Optimising for Interpretability: Convolutional Dynamic Alignment Networks
Moritz Böhle, Mario Fritz, Bernt Schiele
TL;DR
CoDA Nets introduce Dynamic Alignment Units that output input-dependent linear transforms $o = \mathbf{w}(\vec{x})^\top \vec{x}$, producing model-inherent contribution maps that align with discriminative input patterns. The framework combines dynamic linearity with an alignment bias, implemented through bounded weight norms and efficient eDAU variants, enabling both high classification performance and faithful explanations. Empirical results show competitive accuracy on CIFAR-10 and TinyImagenet, superior detail in attribution maps compared to post-hoc methods, and the potential to create hybrid networks that increase interpretable depth while leveraging standard CNNs. Temperature scaling and embedding-depth interpolation offer practical knobs to trade off interpretability and accuracy, supporting scalable, interpretable vision models.
Abstract
We introduce a new family of neural network models called Convolutional Dynamic Alignment Networks (CoDA Nets), which are performant classifiers with a high degree of inherent interpretability. Their core building blocks are Dynamic Alignment Units (DAUs), which are optimised to transform their inputs with dynamically computed weight vectors that align with task-relevant patterns. As a result, CoDA Nets model the classification prediction through a series of input-dependent linear transformations, allowing for linear decomposition of the output into individual input contributions.
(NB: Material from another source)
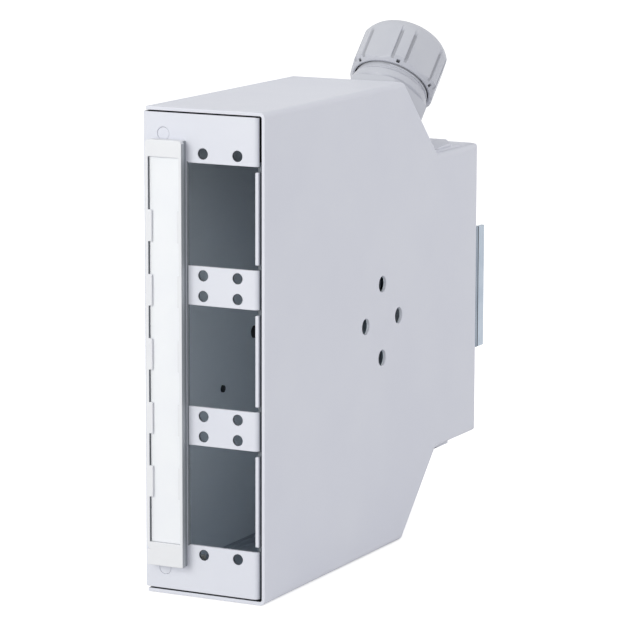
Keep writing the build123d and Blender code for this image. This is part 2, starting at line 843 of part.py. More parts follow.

Given the alignment of the DAUs, the resulting contribution maps align with discriminative input patterns. These model-inherent decompositions are of high visual quality and outperform existing attribution methods under quantitative metrics. Further, CoDA Nets constitute performant classifiers, achieving on par results to ResNet and VGG models on e.g. CIFAR-10 and TinyImagenet. Lastly, CoDA Nets can be combined with conventional neural network models to yield powerful classifiers that more easily scale to complex datasets such as Imagenet whilst exhibiting an increased interpretable depth, i.e., the output can be explained well in terms of contributions from intermediate layers within the network.